塞翁が馬 (さいおうがうま)

  まずことわざの意味について、ことわざ辞典から引用させてもらいます。  その意味は、「人生の吉凶禍福は転変が激しく予測ができない」ということです。 災いがいつ福に転じるか、福がいつ災いのもとになるか分からないから、災いも悲しむにあたらず福も喜ぶにあたらないということです。 こう言ってしまうと、人生はなるようにしかならないのだから、適当に楽しんだ方がいいともとられてしまいそうです。 なにか虚無的な感じさえするのですが、決してそういうことではありません。      
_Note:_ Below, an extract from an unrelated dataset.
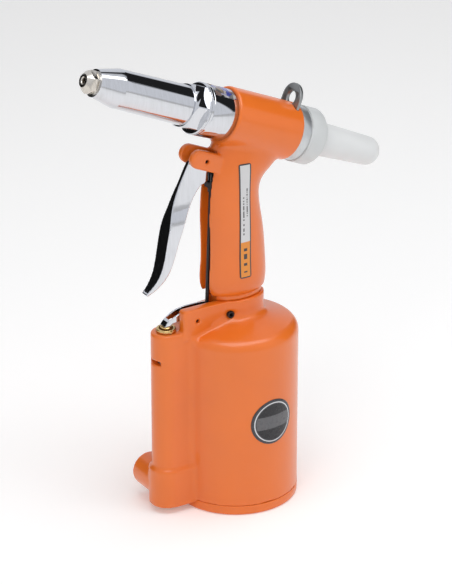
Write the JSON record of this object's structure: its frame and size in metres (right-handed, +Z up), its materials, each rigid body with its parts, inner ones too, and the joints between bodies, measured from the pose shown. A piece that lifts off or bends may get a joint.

  次に、その由来についてです。 昔中国の北辺の砦に住む老人の馬が敵地に逃げた。 気の毒がる人々に老人は、「どうしてこれが幸いとならないことがあるでしょうか。」と言った。 逃げた馬は立派な馬をつれて帰ってきた。 祝う人々に老人は、「どうしてこれが災いとならないことがあるでしょうか。」と言った。 馬はやがて子馬を生み、この馬から落ちた老人の子供は足が不自由となった。 老人はまた「どうしてこれが幸いとならないことがあるでしょうか。」と言った。 その後ね敵の侵略があった。 健康な若者たちは戦い、大半が死んだが、老人の子供は足が不自由だったために助かった。 このような故事に由来しています。 まさに「へそまがり、あまのじゃく」の面目躍如といったところでしょうか。 でも、たんに「へそまがり」と片づけて済むことなのでしょうか。

  これは事実を述べたものとはあまり考えられないのですが、人間の幸不幸を考える上で重要なことを教えているのではないでしょうか。 世間一般ではこのような人を称して、「へそまがり」とか「あまのじゃく」と言いますが、本当にへそまがりであったり、変人であることも多いでしょうが、中には人生の真実を深く考えている人もいるはずです。 

  私は別のところで「災い転じて福とすることができるか」と書きましたが、それと同じようなことだと思います。 ただし「塞翁が馬」には「災い転じて福となす」と言ったような積極的な意味はなく、自分ではどうにもならない与えられた条件の中で、自己を見つめている姿が思い浮かぶのです。

  「この世の中はすべてが相対的だ」とも書きました。 まさにいいことがあれば、次には予期しない悪いこともある、人生の実相を考えずにはいられないのです。 ただし、このようなことを多用すると「へそまがり」の烙印を押されることは目に見えていますから、自分の考えの中にしまっておいた方が無難でしょうね。 人生にはこのようなことがつきものだと理解していれば、不幸に陥ってもあまり悲しまないで済むでしょうし、同時に将来に対して希望も持てるからです。

  人生の真実は分かる人には分かるけれども、多くの人には分からないことの方が圧倒的に多いのです。 ことわざに「苦あれば楽あり」とも言います。 

  ものごとは考え方ひとつで、どうにでも考えられるということでしょう。 そうであるなら、自分が生きやすいように考えることは大切なことです。